Find all lines in the listing that include the word "this", then copy them.

Data for processing ▸
▼

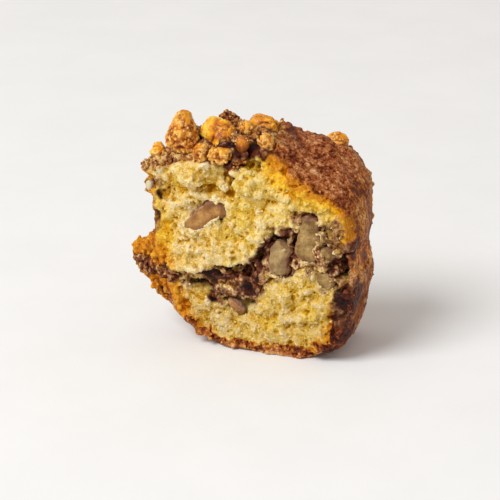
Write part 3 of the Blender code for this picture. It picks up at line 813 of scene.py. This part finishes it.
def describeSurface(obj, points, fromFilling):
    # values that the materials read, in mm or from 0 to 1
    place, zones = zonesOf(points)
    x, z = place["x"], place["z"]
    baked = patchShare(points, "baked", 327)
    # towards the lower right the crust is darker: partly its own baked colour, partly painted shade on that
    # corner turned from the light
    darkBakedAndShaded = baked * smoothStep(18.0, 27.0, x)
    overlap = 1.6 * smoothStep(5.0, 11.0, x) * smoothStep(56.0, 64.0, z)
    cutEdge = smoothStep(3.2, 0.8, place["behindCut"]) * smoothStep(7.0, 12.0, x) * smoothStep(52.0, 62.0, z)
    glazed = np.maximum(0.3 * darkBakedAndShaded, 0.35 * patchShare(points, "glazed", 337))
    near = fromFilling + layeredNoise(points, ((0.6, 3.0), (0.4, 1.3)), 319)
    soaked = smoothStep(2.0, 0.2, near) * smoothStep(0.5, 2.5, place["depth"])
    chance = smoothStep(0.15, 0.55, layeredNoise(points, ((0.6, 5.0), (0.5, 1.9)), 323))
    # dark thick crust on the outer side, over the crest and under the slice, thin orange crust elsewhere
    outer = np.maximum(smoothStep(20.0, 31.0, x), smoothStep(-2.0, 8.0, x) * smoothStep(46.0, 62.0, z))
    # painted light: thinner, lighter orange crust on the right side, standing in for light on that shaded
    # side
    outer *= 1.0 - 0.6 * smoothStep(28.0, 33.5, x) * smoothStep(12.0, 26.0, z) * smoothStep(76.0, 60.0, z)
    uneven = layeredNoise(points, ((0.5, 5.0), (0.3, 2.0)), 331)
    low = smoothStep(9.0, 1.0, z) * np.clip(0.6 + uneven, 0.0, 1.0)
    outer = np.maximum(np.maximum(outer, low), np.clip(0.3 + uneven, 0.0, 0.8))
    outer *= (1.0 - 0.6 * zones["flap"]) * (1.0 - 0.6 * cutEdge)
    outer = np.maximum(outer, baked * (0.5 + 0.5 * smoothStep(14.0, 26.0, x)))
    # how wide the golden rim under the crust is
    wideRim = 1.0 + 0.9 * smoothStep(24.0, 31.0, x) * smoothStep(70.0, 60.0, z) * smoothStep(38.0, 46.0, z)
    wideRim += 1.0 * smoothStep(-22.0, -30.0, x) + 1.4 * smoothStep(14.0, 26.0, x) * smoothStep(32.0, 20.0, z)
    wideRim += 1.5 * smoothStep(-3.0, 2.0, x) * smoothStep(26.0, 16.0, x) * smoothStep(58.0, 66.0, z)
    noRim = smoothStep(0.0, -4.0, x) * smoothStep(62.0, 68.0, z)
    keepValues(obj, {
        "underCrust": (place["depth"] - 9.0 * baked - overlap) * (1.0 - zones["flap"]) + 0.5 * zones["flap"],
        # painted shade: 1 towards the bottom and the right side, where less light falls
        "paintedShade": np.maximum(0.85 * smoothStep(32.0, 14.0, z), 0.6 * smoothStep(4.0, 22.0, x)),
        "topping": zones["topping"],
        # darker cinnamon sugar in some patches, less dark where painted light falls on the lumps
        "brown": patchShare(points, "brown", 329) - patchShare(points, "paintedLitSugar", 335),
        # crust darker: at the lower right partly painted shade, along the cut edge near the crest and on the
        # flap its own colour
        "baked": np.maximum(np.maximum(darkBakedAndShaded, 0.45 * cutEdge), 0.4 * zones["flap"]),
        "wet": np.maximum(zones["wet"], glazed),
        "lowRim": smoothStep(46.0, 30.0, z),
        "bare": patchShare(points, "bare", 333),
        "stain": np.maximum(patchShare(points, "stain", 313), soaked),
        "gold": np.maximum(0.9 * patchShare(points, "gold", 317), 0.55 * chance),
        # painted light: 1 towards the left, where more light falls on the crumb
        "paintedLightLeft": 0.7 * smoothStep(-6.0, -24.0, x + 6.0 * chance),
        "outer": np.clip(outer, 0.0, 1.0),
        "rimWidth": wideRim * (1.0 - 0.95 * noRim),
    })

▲
▼

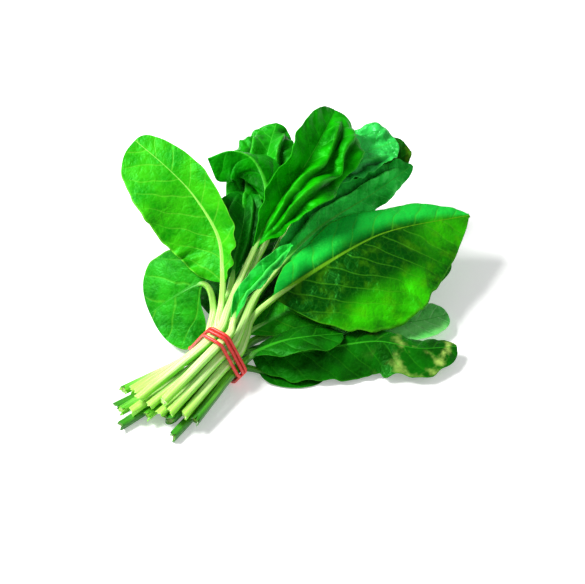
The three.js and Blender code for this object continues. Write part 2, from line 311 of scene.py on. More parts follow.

▲

Output below ▸
Write part 3 of the Blender code for this picture. It picks up at line 813 of scene.py. This part finishes it.
The three.js and Blender code for this object continues. Write part 2, from line 311 of scene.py on. More parts follow.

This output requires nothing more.